-- WHAT YOU SHOULD DO --
Below you will find a set of lines. Repeat them all exactly.

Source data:
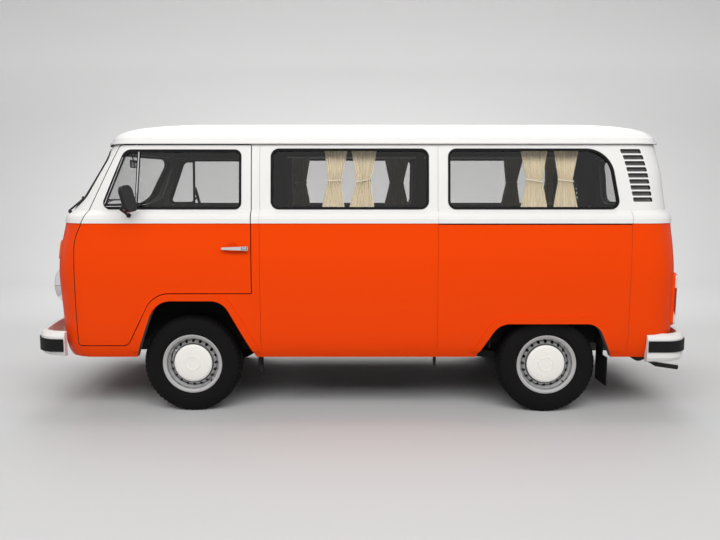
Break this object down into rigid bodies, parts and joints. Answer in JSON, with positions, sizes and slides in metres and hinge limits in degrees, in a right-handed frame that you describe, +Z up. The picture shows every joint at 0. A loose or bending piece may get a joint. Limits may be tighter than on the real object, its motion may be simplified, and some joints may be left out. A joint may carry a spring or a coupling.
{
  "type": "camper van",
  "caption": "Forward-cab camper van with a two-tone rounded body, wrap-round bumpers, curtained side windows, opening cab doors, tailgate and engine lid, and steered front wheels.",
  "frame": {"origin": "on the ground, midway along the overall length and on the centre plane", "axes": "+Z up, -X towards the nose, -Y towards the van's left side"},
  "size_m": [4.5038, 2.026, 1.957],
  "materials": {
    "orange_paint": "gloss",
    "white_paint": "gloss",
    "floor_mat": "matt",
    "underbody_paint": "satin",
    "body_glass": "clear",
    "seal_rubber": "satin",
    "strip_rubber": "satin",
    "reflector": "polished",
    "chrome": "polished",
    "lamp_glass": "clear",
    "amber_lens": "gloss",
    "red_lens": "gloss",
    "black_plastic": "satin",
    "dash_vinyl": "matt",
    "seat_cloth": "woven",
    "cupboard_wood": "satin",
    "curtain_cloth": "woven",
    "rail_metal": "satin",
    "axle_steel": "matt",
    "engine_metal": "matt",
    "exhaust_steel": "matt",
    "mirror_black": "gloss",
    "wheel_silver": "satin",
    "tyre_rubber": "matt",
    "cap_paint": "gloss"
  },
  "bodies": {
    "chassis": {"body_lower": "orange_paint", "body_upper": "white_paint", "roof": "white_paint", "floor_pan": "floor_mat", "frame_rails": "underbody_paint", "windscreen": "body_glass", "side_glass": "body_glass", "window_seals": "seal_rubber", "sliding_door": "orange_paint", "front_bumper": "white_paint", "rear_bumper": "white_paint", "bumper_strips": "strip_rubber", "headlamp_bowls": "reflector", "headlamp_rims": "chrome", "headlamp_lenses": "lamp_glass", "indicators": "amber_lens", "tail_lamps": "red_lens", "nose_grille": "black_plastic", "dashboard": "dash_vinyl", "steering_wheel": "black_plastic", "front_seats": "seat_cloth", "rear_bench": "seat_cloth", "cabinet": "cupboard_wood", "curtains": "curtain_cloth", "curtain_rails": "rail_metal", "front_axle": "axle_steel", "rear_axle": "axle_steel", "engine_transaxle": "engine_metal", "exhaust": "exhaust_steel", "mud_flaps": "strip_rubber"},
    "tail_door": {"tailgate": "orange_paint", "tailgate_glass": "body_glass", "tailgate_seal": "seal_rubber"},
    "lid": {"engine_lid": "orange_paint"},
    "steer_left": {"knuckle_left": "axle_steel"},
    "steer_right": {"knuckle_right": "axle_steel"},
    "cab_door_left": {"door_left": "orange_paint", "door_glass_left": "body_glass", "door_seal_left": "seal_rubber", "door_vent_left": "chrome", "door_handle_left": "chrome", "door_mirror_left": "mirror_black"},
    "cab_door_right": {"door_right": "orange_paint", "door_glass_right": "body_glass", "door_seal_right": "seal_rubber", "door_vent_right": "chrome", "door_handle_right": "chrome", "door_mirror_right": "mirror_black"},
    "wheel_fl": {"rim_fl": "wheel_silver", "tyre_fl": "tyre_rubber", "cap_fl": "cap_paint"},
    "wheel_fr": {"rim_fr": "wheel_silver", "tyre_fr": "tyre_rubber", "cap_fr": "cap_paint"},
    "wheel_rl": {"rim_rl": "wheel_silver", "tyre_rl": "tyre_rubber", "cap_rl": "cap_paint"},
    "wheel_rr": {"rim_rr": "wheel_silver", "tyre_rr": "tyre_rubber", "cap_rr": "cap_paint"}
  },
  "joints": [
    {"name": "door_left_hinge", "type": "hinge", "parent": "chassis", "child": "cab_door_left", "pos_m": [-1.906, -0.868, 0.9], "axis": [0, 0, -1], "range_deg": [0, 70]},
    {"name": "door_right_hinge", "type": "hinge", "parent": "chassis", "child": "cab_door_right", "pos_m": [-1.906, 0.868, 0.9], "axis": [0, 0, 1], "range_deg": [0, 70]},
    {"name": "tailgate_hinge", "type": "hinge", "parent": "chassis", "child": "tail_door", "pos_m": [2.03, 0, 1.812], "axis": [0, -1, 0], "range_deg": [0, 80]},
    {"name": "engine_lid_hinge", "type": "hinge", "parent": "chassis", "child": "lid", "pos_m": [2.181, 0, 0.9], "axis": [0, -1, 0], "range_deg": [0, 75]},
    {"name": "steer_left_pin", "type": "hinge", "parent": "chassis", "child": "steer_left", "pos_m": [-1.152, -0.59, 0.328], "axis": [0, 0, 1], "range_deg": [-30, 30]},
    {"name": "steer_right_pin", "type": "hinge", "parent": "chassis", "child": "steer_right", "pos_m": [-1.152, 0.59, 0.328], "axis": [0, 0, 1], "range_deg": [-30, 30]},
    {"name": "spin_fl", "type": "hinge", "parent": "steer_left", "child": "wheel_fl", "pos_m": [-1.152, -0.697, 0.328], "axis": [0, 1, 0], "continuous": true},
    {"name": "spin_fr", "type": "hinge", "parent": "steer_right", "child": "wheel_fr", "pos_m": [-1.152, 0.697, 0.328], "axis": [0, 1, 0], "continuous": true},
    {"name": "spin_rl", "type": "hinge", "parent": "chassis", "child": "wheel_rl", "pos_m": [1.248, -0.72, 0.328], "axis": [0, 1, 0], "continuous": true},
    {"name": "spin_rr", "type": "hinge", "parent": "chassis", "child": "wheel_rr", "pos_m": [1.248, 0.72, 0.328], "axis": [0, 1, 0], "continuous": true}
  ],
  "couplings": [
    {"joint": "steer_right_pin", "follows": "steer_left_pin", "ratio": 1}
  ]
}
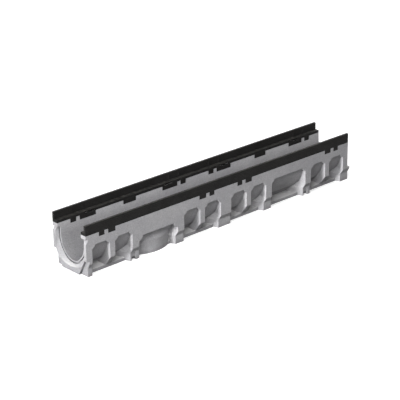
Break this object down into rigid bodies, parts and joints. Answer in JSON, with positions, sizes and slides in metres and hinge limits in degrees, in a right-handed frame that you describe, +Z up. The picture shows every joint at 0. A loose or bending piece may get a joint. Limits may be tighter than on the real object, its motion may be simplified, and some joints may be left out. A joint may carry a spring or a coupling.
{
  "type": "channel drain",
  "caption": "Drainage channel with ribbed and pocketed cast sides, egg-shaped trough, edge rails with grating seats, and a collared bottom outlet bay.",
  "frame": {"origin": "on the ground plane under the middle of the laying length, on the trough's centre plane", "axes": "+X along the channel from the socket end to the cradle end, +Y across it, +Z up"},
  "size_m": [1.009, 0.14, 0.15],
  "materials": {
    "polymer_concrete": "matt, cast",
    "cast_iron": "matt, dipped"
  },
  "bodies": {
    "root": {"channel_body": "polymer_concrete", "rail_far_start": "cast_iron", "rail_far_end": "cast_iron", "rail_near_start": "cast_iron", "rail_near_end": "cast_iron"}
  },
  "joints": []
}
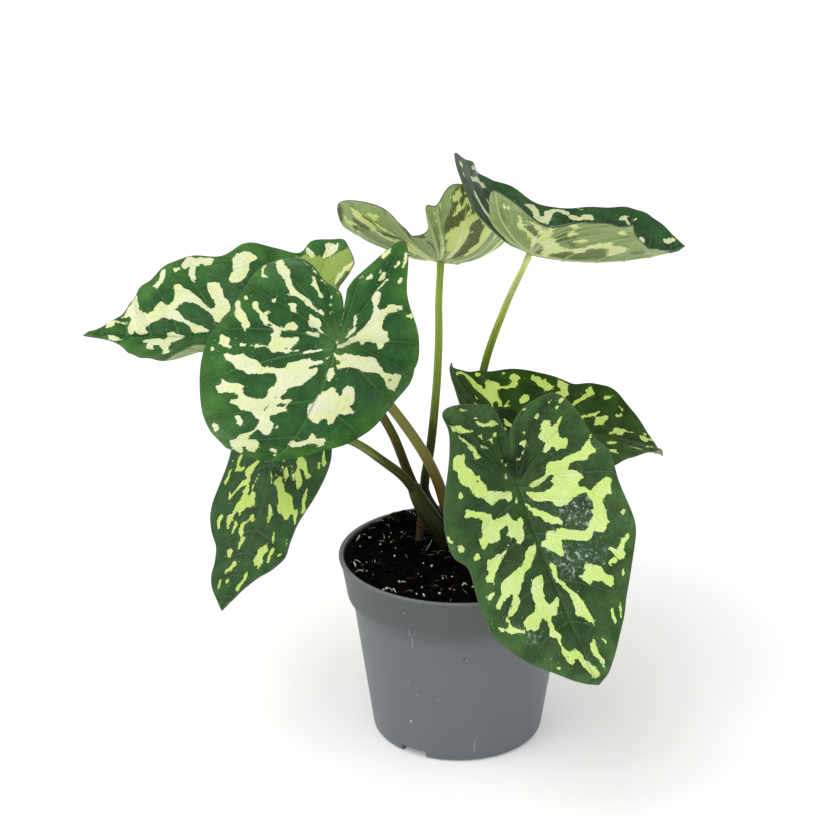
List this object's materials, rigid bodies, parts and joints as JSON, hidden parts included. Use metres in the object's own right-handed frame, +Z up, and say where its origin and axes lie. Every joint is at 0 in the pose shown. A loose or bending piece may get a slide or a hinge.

-- RESULT --
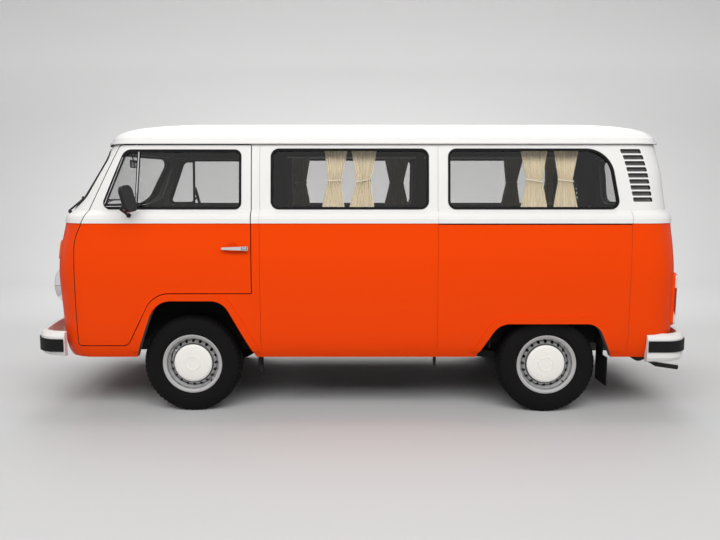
Break this object down into rigid bodies, parts and joints. Answer in JSON, with positions, sizes and slides in metres and hinge limits in degrees, in a right-handed frame that you describe, +Z up. The picture shows every joint at 0. A loose or bending piece may get a joint. Limits may be tighter than on the real object, its motion may be simplified, and some joints may be left out. A joint may carry a spring or a coupling.
{
  "type": "camper van",
  "caption": "Forward-cab camper van with a two-tone rounded body, wrap-round bumpers, curtained side windows, opening cab doors, tailgate and engine lid, and steered front wheels.",
  "frame": {"origin": "on the ground, midway along the overall length and on the centre plane", "axes": "+Z up, -X towards the nose, -Y towards the van's left side"},
  "size_m": [4.5038, 2.026, 1.957],
  "materials": {
    "orange_paint": "gloss",
    "white_paint": "gloss",
    "floor_mat": "matt",
    "underbody_paint": "satin",
    "body_glass": "clear",
    "seal_rubber": "satin",
    "strip_rubber": "satin",
    "reflector": "polished",
    "chrome": "polished",
    "lamp_glass": "clear",
    "amber_lens": "gloss",
    "red_lens": "gloss",
    "black_plastic": "satin",
    "dash_vinyl": "matt",
    "seat_cloth": "woven",
    "cupboard_wood": "satin",
    "curtain_cloth": "woven",
    "rail_metal": "satin",
    "axle_steel": "matt",
    "engine_metal": "matt",
    "exhaust_steel": "matt",
    "mirror_black": "gloss",
    "wheel_silver": "satin",
    "tyre_rubber": "matt",
    "cap_paint": "gloss"
  },
  "bodies": {
    "chassis": {"body_lower": "orange_paint", "body_upper": "white_paint", "roof": "white_paint", "floor_pan": "floor_mat", "frame_rails": "underbody_paint", "windscreen": "body_glass", "side_glass": "body_glass", "window_seals": "seal_rubber", "sliding_door": "orange_paint", "front_bumper": "white_paint", "rear_bumper": "white_paint", "bumper_strips": "strip_rubber", "headlamp_bowls": "reflector", "headlamp_rims": "chrome", "headlamp_lenses": "lamp_glass", "indicators": "amber_lens", "tail_lamps": "red_lens", "nose_grille": "black_plastic", "dashboard": "dash_vinyl", "steering_wheel": "black_plastic", "front_seats": "seat_cloth", "rear_bench": "seat_cloth", "cabinet": "cupboard_wood", "curtains": "curtain_cloth", "curtain_rails": "rail_metal", "front_axle": "axle_steel", "rear_axle": "axle_steel", "engine_transaxle": "engine_metal", "exhaust": "exhaust_steel", "mud_flaps": "strip_rubber"},
    "tail_door": {"tailgate": "orange_paint", "tailgate_glass": "body_glass", "tailgate_seal": "seal_rubber"},
    "lid": {"engine_lid": "orange_paint"},
    "steer_left": {"knuckle_left": "axle_steel"},
    "steer_right": {"knuckle_right": "axle_steel"},
    "cab_door_left": {"door_left": "orange_paint", "door_glass_left": "body_glass", "door_seal_left": "seal_rubber", "door_vent_left": "chrome", "door_handle_left": "chrome", "door_mirror_left": "mirror_black"},
    "cab_door_right": {"door_right": "orange_paint", "door_glass_right": "body_glass", "door_seal_right": "seal_rubber", "door_vent_right": "chrome", "door_handle_right": "chrome", "door_mirror_right": "mirror_black"},
    "wheel_fl": {"rim_fl": "wheel_silver", "tyre_fl": "tyre_rubber", "cap_fl": "cap_paint"},
    "wheel_fr": {"rim_fr": "wheel_silver", "tyre_fr": "tyre_rubber", "cap_fr": "cap_paint"},
    "wheel_rl": {"rim_rl": "wheel_silver", "tyre_rl": "tyre_rubber", "cap_rl": "cap_paint"},
    "wheel_rr": {"rim_rr": "wheel_silver", "tyre_rr": "tyre_rubber", "cap_rr": "cap_paint"}
  },
  "joints": [
    {"name": "door_left_hinge", "type": "hinge", "parent": "chassis", "child": "cab_door_left", "pos_m": [-1.906, -0.868, 0.9], "axis": [0, 0, -1], "range_deg": [0, 70]},
    {"name": "door_right_hinge", "type": "hinge", "parent": "chassis", "child": "cab_door_right", "pos_m": [-1.906, 0.868, 0.9], "axis": [0, 0, 1], "range_deg": [0, 70]},
    {"name": "tailgate_hinge", "type": "hinge", "parent": "chassis", "child": "tail_door", "pos_m": [2.03, 0, 1.812], "axis": [0, -1, 0], "range_deg": [0, 80]},
    {"name": "engine_lid_hinge", "type": "hinge", "parent": "chassis", "child": "lid", "pos_m": [2.181, 0, 0.9], "axis": [0, -1, 0], "range_deg": [0, 75]},
    {"name": "steer_left_pin", "type": "hinge", "parent": "chassis", "child": "steer_left", "pos_m": [-1.152, -0.59, 0.328], "axis": [0, 0, 1], "range_deg": [-30, 30]},
    {"name": "steer_right_pin", "type": "hinge", "parent": "chassis", "child": "steer_right", "pos_m": [-1.152, 0.59, 0.328], "axis": [0, 0, 1], "range_deg": [-30, 30]},
    {"name": "spin_fl", "type": "hinge", "parent": "steer_left", "child": "wheel_fl", "pos_m": [-1.152, -0.697, 0.328], "axis": [0, 1, 0], "continuous": true},
    {"name": "spin_fr", "type": "hinge", "parent": "steer_right", "child": "wheel_fr", "pos_m": [-1.152, 0.697, 0.328], "axis": [0, 1, 0], "continuous": true},
    {"name": "spin_rl", "type": "hinge", "parent": "chassis", "child": "wheel_rl", "pos_m": [1.248, -0.72, 0.328], "axis": [0, 1, 0], "continuous": true},
    {"name": "spin_rr", "type": "hinge", "parent": "chassis", "child": "wheel_rr", "pos_m": [1.248, 0.72, 0.328], "axis": [0, 1, 0], "continuous": true}
  ],
  "couplings": [
    {"joint": "steer_right_pin", "follows": "steer_left_pin", "ratio": 1}
  ]
}
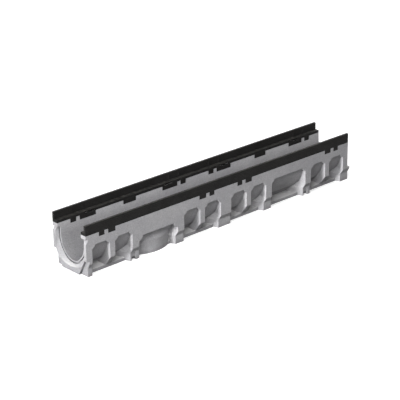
Break this object down into rigid bodies, parts and joints. Answer in JSON, with positions, sizes and slides in metres and hinge limits in degrees, in a right-handed frame that you describe, +Z up. The picture shows every joint at 0. A loose or bending piece may get a joint. Limits may be tighter than on the real object, its motion may be simplified, and some joints may be left out. A joint may carry a spring or a coupling.
{
  "type": "channel drain",
  "caption": "Drainage channel with ribbed and pocketed cast sides, egg-shaped trough, edge rails with grating seats, and a collared bottom outlet bay.",
  "frame": {"origin": "on the ground plane under the middle of the laying length, on the trough's centre plane", "axes": "+X along the channel from the socket end to the cradle end, +Y across it, +Z up"},
  "size_m": [1.009, 0.14, 0.15],
  "materials": {
    "polymer_concrete": "matt, cast",
    "cast_iron": "matt, dipped"
  },
  "bodies": {
    "root": {"channel_body": "polymer_concrete", "rail_far_start": "cast_iron", "rail_far_end": "cast_iron", "rail_near_start": "cast_iron", "rail_near_end": "cast_iron"}
  },
  "joints": []
}
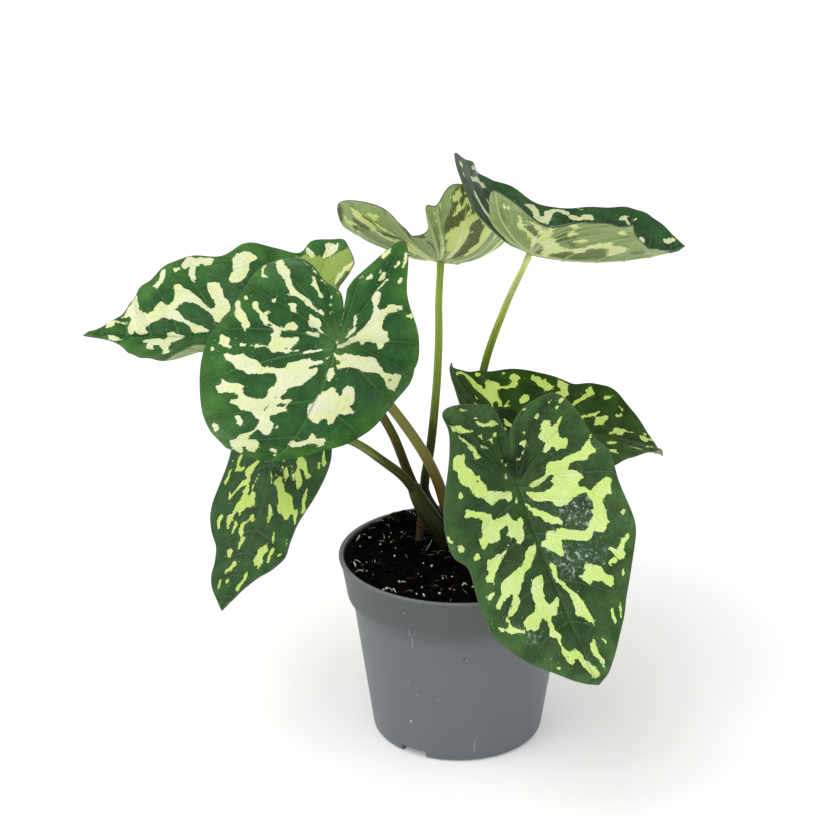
List this object's materials, rigid bodies, parts and joints as JSON, hidden parts included. Use metres in the object's own right-handed frame, +Z up, and say where its origin and axes lie. Every joint is at 0 in the pose shown. A loose or bending piece may get a slide or a hinge.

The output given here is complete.